## What you need to do
Work out how many lines of the listing hold the string "picture", then answer with that number and nothing else.

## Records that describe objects
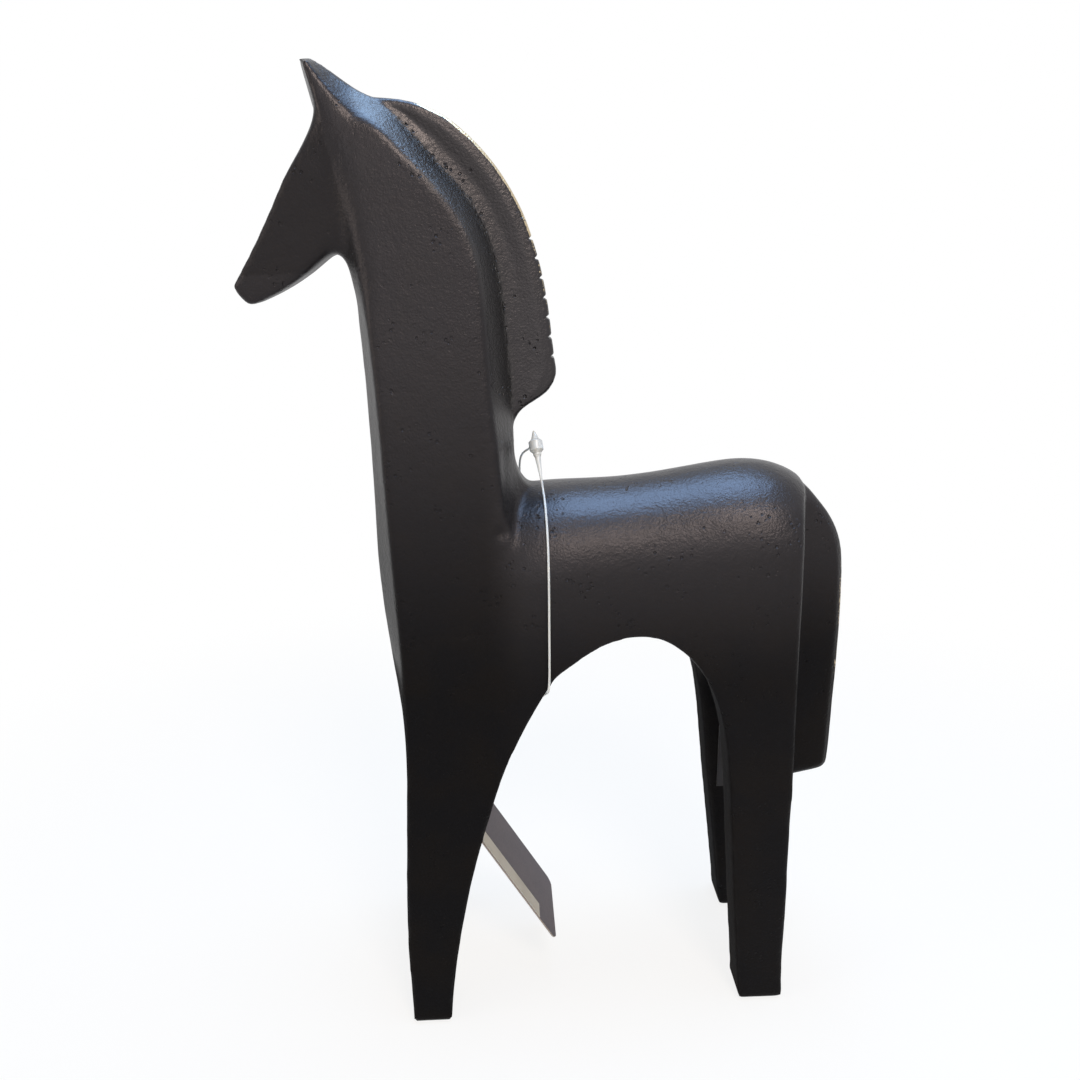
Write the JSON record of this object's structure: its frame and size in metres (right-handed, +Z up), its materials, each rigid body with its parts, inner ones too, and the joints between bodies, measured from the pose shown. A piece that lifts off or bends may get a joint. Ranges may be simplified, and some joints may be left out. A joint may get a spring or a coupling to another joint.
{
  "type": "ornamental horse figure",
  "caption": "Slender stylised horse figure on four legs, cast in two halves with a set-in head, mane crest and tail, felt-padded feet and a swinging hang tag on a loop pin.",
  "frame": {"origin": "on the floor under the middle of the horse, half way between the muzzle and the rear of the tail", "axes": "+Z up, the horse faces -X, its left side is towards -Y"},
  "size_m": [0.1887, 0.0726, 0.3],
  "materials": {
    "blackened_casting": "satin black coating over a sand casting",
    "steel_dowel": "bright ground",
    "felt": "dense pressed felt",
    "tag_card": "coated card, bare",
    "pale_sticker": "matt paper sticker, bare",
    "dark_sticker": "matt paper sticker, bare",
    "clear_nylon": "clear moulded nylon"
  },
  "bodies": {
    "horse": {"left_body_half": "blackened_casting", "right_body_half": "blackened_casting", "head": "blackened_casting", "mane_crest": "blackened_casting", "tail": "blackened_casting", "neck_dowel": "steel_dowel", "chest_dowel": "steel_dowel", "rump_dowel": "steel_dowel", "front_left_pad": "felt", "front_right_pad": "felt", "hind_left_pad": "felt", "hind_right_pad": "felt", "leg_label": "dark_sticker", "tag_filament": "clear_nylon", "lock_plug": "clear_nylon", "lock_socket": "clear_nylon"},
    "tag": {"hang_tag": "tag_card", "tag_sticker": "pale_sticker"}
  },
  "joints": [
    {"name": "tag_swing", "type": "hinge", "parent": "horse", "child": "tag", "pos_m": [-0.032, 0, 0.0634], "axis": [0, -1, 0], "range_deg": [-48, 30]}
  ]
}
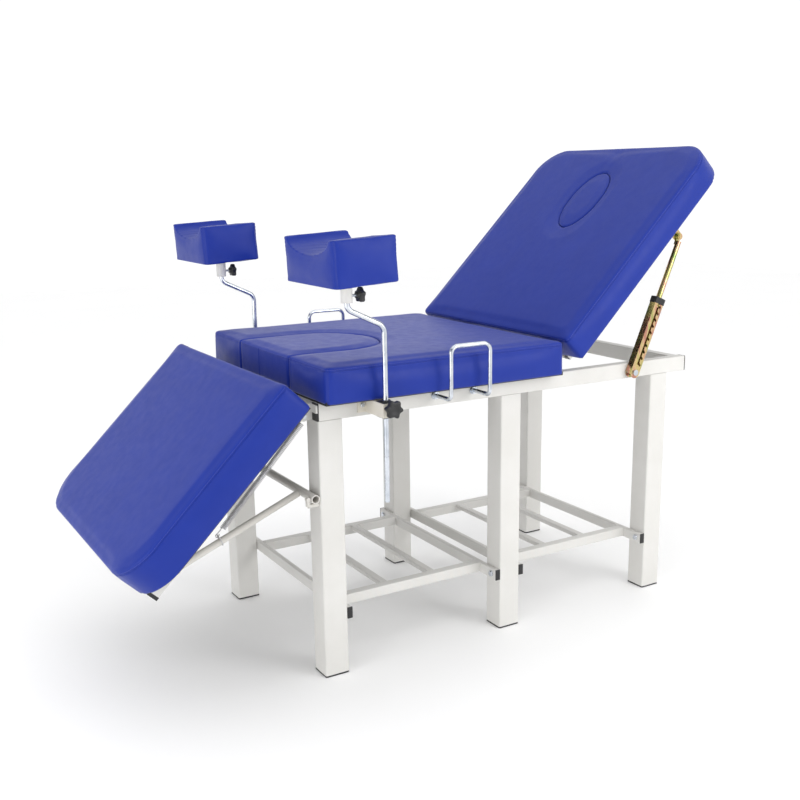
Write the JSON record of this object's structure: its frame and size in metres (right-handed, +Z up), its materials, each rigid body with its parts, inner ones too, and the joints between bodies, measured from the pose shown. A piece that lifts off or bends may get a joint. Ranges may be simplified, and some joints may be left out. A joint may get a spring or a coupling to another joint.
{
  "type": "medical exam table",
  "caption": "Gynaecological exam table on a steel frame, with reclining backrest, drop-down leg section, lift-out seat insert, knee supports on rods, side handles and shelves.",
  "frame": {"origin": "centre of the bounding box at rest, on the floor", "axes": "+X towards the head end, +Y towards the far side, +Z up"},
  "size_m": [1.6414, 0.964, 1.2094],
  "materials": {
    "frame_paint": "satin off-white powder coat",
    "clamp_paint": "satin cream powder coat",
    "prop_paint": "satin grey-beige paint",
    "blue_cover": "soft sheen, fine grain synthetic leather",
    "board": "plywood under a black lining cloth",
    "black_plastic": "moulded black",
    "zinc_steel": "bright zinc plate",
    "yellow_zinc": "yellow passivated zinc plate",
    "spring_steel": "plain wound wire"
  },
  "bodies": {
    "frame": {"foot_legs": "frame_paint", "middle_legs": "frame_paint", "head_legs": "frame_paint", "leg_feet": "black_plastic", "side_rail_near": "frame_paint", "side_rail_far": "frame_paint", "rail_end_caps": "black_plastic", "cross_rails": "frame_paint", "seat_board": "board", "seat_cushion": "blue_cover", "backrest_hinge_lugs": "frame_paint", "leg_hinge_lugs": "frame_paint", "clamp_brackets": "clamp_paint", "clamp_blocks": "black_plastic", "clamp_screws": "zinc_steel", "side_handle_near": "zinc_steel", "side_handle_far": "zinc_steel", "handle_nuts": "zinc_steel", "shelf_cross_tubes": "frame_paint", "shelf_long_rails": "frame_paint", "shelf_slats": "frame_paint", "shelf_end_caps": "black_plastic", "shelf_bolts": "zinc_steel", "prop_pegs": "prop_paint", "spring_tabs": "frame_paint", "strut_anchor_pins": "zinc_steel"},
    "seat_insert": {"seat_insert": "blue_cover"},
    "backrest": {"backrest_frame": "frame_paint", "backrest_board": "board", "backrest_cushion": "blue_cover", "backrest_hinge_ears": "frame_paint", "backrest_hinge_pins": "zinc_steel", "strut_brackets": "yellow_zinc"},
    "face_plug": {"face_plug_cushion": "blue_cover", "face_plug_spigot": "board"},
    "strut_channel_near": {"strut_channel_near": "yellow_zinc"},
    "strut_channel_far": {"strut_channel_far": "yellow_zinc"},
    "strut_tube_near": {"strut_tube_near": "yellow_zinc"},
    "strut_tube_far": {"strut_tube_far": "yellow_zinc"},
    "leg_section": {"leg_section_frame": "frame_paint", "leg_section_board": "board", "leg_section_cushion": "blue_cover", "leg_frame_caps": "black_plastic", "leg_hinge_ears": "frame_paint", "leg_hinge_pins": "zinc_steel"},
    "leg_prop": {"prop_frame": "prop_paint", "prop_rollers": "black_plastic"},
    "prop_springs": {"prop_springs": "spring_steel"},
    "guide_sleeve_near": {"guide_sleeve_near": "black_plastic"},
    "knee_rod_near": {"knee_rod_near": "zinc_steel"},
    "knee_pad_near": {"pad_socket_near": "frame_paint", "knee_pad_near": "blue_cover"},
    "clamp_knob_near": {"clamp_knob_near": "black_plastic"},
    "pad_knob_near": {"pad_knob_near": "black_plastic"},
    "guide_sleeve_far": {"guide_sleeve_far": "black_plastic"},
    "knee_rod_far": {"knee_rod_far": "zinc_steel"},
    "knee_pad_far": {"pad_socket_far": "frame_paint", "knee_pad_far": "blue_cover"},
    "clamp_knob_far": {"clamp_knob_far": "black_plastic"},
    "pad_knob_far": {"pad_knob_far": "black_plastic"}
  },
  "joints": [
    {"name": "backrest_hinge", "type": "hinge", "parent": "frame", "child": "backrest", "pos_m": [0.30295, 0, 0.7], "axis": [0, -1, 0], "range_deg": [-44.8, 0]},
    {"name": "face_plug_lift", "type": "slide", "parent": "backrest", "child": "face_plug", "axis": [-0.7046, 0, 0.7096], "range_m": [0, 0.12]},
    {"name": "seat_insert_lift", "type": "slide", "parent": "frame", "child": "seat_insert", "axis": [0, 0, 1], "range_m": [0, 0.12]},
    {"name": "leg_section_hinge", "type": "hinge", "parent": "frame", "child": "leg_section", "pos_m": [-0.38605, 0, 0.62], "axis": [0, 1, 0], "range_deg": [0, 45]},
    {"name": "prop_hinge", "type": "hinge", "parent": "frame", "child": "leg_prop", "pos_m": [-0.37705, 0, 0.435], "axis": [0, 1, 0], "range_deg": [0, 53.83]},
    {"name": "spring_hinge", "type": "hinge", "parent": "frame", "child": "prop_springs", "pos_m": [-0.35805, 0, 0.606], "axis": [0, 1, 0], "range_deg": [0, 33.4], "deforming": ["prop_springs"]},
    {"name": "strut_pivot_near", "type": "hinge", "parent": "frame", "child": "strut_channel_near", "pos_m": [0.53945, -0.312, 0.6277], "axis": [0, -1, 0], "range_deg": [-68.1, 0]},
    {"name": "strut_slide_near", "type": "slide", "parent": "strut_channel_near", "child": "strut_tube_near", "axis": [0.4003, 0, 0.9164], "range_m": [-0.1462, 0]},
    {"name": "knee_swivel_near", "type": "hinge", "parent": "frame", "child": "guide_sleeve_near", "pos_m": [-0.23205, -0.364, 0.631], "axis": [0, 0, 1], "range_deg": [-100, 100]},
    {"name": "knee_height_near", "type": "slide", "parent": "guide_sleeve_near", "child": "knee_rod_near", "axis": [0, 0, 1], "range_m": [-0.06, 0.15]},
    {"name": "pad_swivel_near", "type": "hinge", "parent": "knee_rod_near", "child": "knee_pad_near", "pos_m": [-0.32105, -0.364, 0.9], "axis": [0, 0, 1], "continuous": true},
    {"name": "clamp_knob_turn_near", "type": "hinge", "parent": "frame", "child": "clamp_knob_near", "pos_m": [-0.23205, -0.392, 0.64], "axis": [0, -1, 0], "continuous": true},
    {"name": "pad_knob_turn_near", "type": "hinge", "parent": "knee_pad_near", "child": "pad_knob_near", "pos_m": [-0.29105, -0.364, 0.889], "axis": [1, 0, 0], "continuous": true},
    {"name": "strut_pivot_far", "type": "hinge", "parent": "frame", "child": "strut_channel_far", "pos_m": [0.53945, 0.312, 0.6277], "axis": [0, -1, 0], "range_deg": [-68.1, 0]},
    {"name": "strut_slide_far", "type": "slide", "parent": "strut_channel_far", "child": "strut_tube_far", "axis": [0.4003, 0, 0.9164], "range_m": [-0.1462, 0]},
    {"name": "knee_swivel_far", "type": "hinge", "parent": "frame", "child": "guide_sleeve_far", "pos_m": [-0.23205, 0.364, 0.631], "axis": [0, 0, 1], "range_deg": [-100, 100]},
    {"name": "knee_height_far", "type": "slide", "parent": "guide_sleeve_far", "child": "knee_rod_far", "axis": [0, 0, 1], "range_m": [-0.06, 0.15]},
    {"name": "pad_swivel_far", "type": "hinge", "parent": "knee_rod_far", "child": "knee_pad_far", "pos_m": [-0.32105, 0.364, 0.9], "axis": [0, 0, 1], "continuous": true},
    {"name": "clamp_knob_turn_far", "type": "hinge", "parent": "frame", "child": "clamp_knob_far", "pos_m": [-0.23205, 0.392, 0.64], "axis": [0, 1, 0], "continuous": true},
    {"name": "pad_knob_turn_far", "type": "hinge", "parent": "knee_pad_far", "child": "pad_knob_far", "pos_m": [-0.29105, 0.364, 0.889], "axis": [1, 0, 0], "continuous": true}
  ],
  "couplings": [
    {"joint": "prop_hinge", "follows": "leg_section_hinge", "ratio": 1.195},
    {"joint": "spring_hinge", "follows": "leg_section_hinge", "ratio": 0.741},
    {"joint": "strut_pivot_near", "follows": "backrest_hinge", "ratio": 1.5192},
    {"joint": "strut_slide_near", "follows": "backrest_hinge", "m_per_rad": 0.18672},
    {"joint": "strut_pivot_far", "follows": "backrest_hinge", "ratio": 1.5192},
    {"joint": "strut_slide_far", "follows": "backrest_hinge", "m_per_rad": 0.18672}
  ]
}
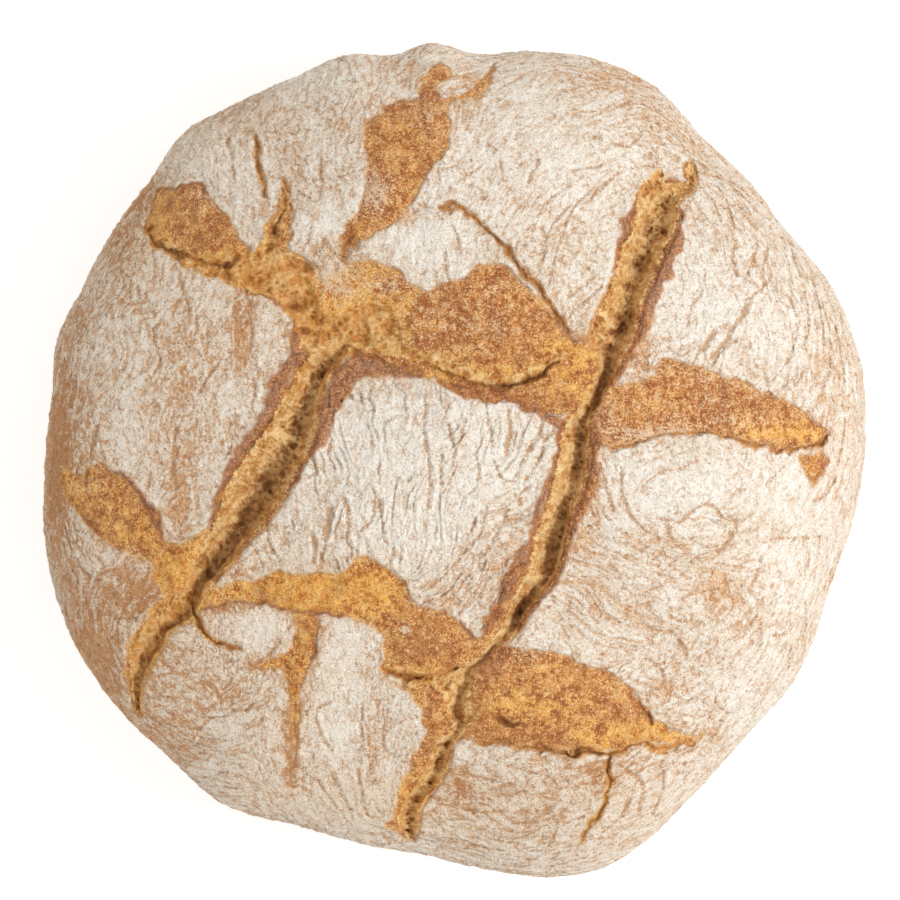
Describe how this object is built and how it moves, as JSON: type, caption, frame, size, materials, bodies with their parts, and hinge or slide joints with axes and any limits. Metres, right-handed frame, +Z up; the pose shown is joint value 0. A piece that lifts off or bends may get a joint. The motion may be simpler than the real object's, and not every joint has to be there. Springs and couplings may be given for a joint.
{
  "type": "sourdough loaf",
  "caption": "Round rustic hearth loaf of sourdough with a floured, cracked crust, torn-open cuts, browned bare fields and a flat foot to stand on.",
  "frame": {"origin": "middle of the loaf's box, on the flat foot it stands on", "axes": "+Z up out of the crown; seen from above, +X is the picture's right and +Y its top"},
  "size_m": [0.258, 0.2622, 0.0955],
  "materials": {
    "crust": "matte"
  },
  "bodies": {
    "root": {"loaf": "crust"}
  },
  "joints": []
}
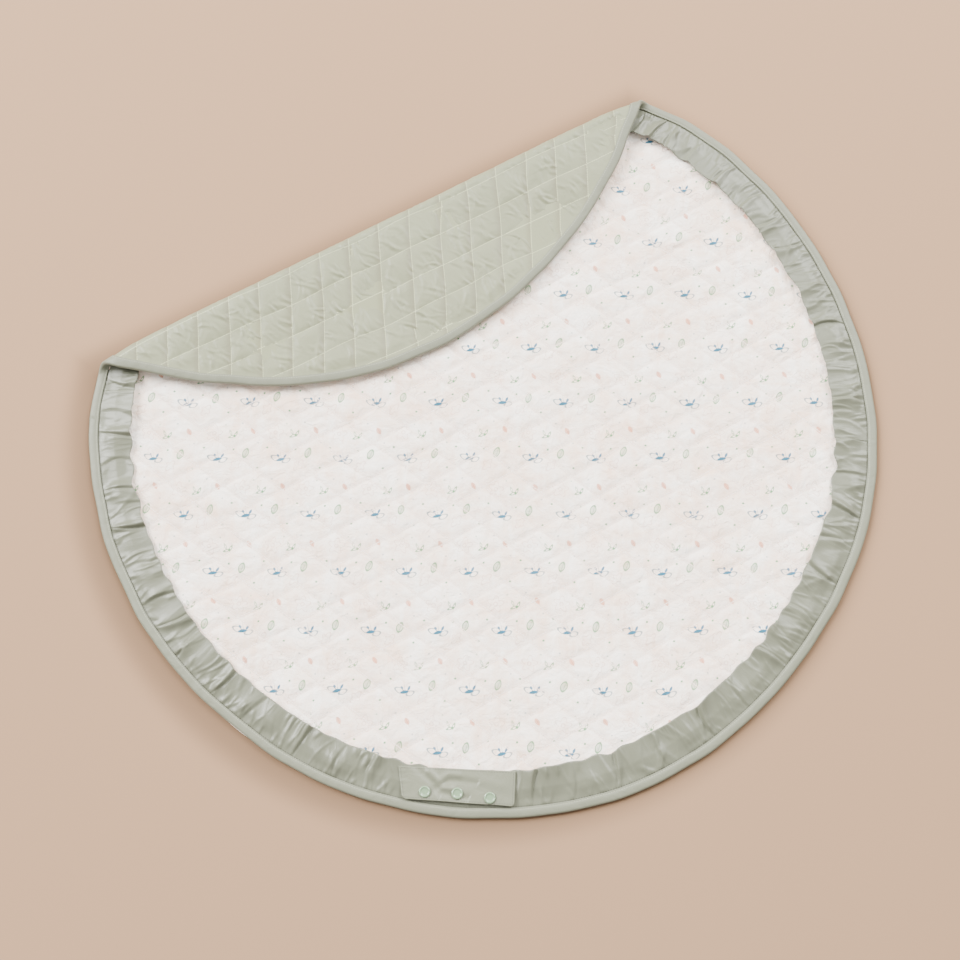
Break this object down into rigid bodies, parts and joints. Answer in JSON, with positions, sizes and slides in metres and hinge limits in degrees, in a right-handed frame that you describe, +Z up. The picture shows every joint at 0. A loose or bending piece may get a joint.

## Result for this exercise
2